While they can be very expensive, crate engines come with extended warranties, are put together intelligently with mutually compatible parts for a specific intended purpose (stock replacement, high performance street/strip, or full race), and are brand new. When replacing like with like (e.g. one-piece rear main seal late model small block Chevy V8) it’s simply a matter of pulling one engine and replacing it with another.

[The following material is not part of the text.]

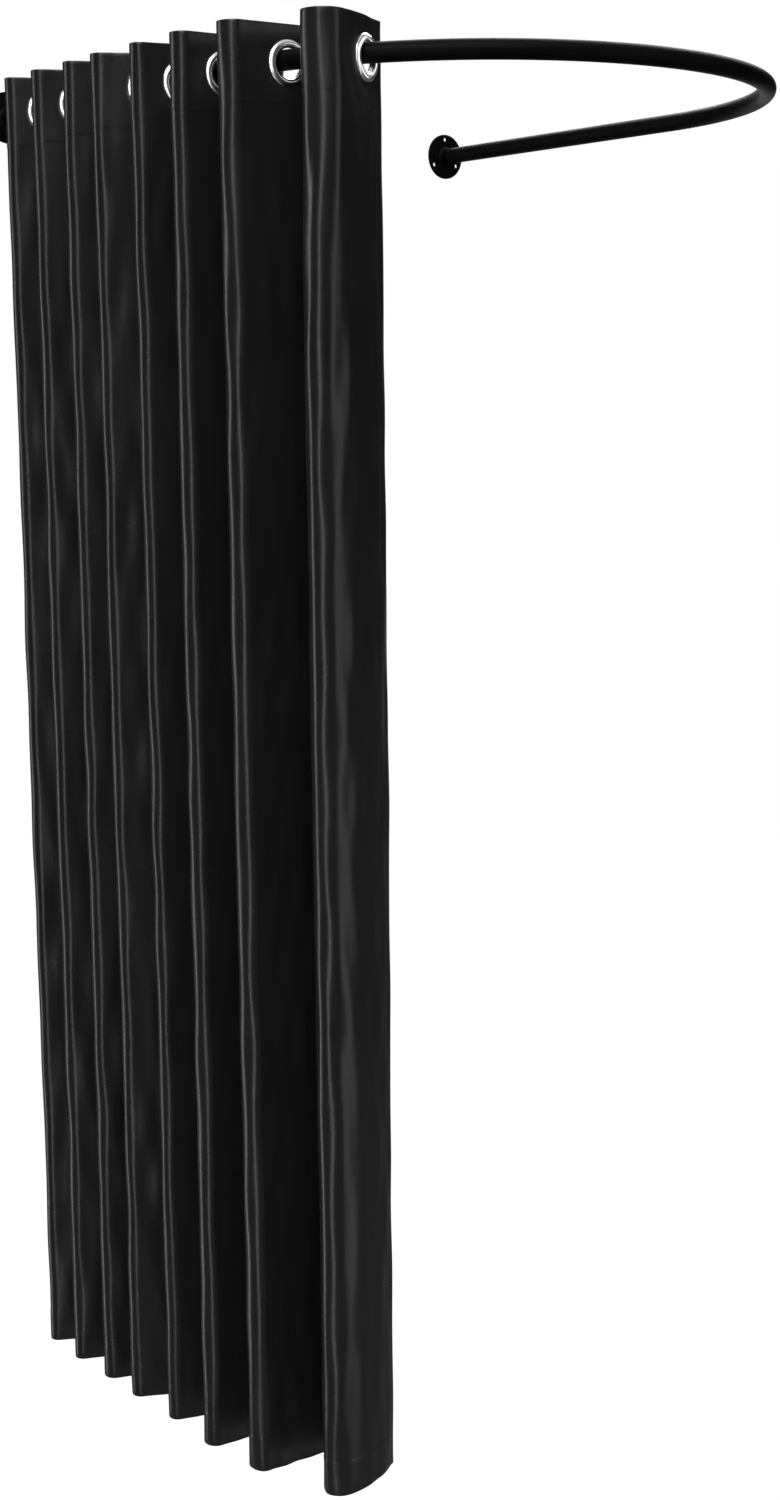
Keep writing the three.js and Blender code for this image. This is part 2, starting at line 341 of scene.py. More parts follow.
def tint(tree, value, dark, light):
    """Turns a 0 to 1 pattern into a colour. A mix node's inputs 6 and 7 and its output 2 are its colours."""
    node = add_node(tree, "ShaderNodeMix", data_type="RGBA")
    node.inputs[6].default_value = (*dark, 1)
    node.inputs[7].default_value = (*light, 1)
    link(tree, value, node.inputs["Factor"])
    return node.outputs[2]


def make_grained(name, scales, colours, roughness, bump):
    """A material in two tones. scales are of its grain and patches, and bump is a strength and a depth."""
    material, tree, shader = new_material(name)
    place = add_node(tree, "ShaderNodeTexCoord").outputs["Object"]
    grain = place_grain(tree, place, *scales)
    link(tree, tint(tree, grain.outputs["Patches"], *colours), shader.inputs["Base Color"])
    link(tree, spread(tree, grain.outputs["Patches"], *roughness), shader.inputs["Roughness"])
    strength, depth = bump
    bumped = add_node(tree, "ShaderNodeBump", Strength=strength, Distance=depth)
    link(tree, grain.outputs["Height"], bumped.inputs["Height"])
    link(tree, bumped.outputs["Normal"], shader.inputs["Normal"])
    return material, shader


def make_powder_coat():
    colours = (0.0016, 0.0016, 0.0017), (0.0026, 0.0026, 0.0028)
    material, shader = make_grained("black_powder_coat", (900, 14), colours, (0.48, 0.58), (0.35, 0.00012))
    shader.inputs["Specular IOR Level"].default_value = 0.07
    return material


def make_chrome():
    colours = (0.90, 0.905, 0.91), (0.955, 0.957, 0.96)
    material, shader = make_grained("bright_chrome", (260, 45), colours, (0.17, 0.24), (0.12, 0.00006))
    shader.inputs["Metallic"].default_value = 1
    return material


def make_thread():
    colours = (0.006, 0.006, 0.0065), (0.012, 0.012, 0.013)
    return make_grained("black_sewing_thread", (1500, 30), colours, (0.45, 0.6), (0.4, 0.0001))[0]


def make_cloth():
    """Close satin weave: long floats down the cloth, finer crossings, and soft crumples."""
    material, tree, shader = new_material("black_satin_cloth")
    shader.inputs["Specular IOR Level"].default_value = 0.5
    shader.inputs["Sheen Weight"].default_value = 0.01
    shader.inputs["Sheen Roughness"].default_value = 0.35
    cloth = add_node(tree, "ShaderNodeUVMap", uv_map="cloth").outputs["UV"]
    place = add_node(tree, "ShaderNodeTexCoord").outputs["Object"]
    grain = place_grain(tree, place, 620, 7)
    floats = add_node(tree, "ShaderNodeTexWave", wave_type="BANDS", bands_direction="X", wave_profile="SIN")
    crossings = add_node(tree, "ShaderNodeTexWave", wave_type="BANDS", bands_direction="DIAGONAL",
                         wave_profile="SIN")
    for texture, (scale, wander) in ((floats, FLOATS), (crossings, CROSSINGS)):
        texture.inputs["Scale"].default_value = scale
        texture.inputs["Distortion"].default_value = wander
        link(tree, cloth, texture.inputs["Vector"])
    weave = add_node(tree, "ShaderNodeMath", operation="MULTIPLY")
    link(tree, floats.outputs["Fac"], weave.inputs[0])
    link(tree, crossings.outputs["Fac"], weave.inputs[1])
    shade = add_node(tree, "ShaderNodeMath", operation="MULTIPLY_ADD")
    link(tree, weave.outputs["Value"], shade.inputs[0])
    shade.inputs[1].default_value = WEAVE_TONE
    link(tree, grain.outputs["Patches"], shade.inputs[2])
    link(tree, tint(tree, shade.outputs["Value"], *CLOTH_TONES), shader.inputs["Base Color"])
    link(tree, spread(tree, grain.outputs["Patches"], *CLOTH_ROUGHNESS), shader.inputs["Roughness"])

    stretch = add_node(tree, "ShaderNodeMapping", vector_type="POINT")
    stretch.inputs["Scale"].default_value = CRUMPLE_STRETCH
    link(tree, place, stretch.inputs["Vector"])
    crumple = add_node(tree, "ShaderNodeTexNoise", Scale=26.0, Detail=2.0, Roughness=0.45)
    link(tree, stretch.outputs["Vector"], crumple.inputs["Vector"])
    broad = add_node(tree, "ShaderNodeBump", Strength=0.35, Distance=0.003)
    link(tree, crumple.outputs["Fac"], broad.inputs["Height"])
    fine = add_node(tree, "ShaderNodeBump", Strength=0.22, Distance=0.00008)
    link(tree, weave.outputs["Value"], fine.inputs["Height"])
    link(tree, broad.outputs["Normal"], fine.inputs["Normal"])
    link(tree, fine.outputs["Normal"], shader.inputs["Normal"])
    return material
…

Warnings. By now we’ve learned to take the aftermarket suppliers’ claims of horsepower gains with a grain of salt. They typically diss the OEM engineers as incompetent hacks diligently trading off HP to satisfy federal emissions and fuel economy standards, whereas their own wizards know how to unlock obscene amounts of horsepower. The reality is that the car companies hire smart engineering students and spend $$$ trying to figure out the best system before an engine is even stuffed into a prototype, much less put into a production car sold to the public. I’ve read an article which showed absolutely no HP gains from various aftermarket intake manifolds over the OEM Pontiac 4 barrel cast iron intake; the stock Pontiac cam grinds, all the way up to the Ram Air IV cam, were likewise intelligently designed and do well when properly selected.
The major problem is that the fiduciaries we “trust” - Hot Rod, Car Craft, and the local speed shop – all have a vested interest in maintaining the fiction that the aftermarket products are better than what came on your car from the factory. The car magazines can’t afford to alienate their advertisers; their installations invariably occur with no snafus or missing parts, and the aftermarket part ALWAYS performs as promised, which we know almost never happens in real life. Unfortunately, there is no Consumer Reports for the automobile aftermarket. The speed shop makes its money selling you these parts and installing them for you, so they naturally want to sell you the most expensive upgrade, e.g. a custom-built, balanced and blueprinted engine, when your stock engine just needs new injectors and a fuel pressure regulator and it will be on its way.